Why is data cleansing important?
While data cleansing seems quite complex, its effectiveness ensures that your company is in the best position to make data-driven decisions.
Here are other reasons why data cleansing is important:
More accurate insights and reliable predictions
It’s easier to make decisions based on correct information. When you have faulty data, your business decisions will be based on incorrect facts and figures, leading to wrong decisions.
Inaccurate data equates to inaccurate predictions, which may be costly for your business. If there are any errors in the scores, your predictions could be off base — leading to bad investment decisions or even lost sales opportunities.

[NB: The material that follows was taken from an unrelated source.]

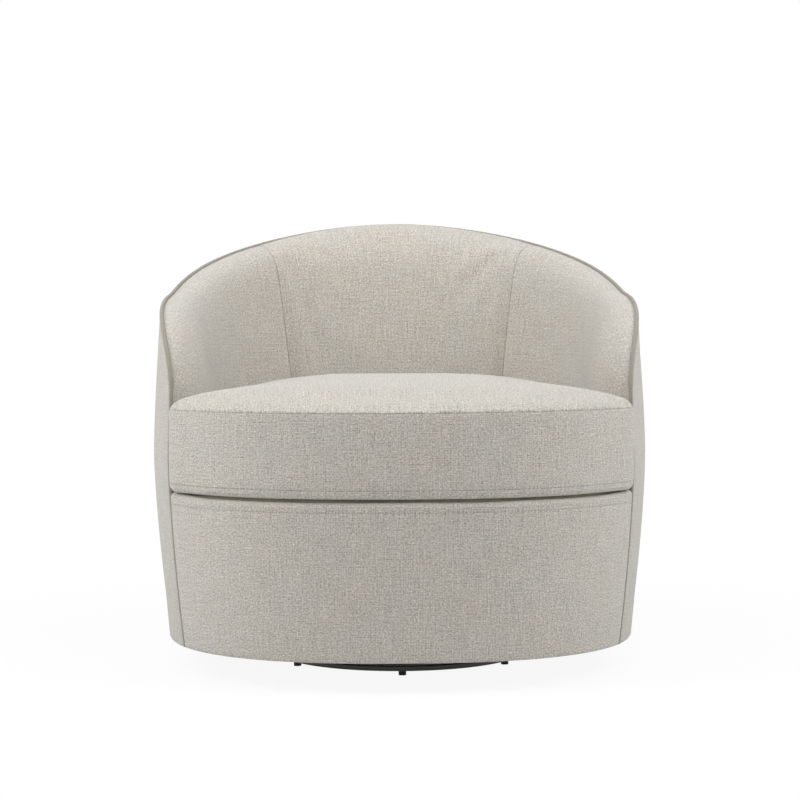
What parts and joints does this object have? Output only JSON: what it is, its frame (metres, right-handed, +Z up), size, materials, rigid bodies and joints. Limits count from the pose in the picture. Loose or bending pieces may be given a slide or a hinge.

Data cleansing ensures you use only the best quality data for your analytic projects. You don’t want inaccurate information influencing decisions affecting your company’s future.
Drives faster customer acquisition
If you have outdated or inaccurate information about your customers, you won’t be able to effectively target them with your marketing efforts which can lead to poor customer experience.
You may not realize how much damage this can cause until it’s too late. The more accurate the information in your database is, the better your chance of getting new clients.
Thus, it’s important to ensure your customer data is accurate before you start sending out campaigns.
Increase revenue
Data cleansing helps you increase revenue by making sure your marketing campaigns target potential customers likely to buy your product or service.
You should have accurate customer data for marketing purposes to target the right people with appropriate messages through various media channels.
The more accurate your data, the better you can understand your customers and provide them with relevant offers and experiences. This increases customer satisfaction and loyalty, which leads to increased sales.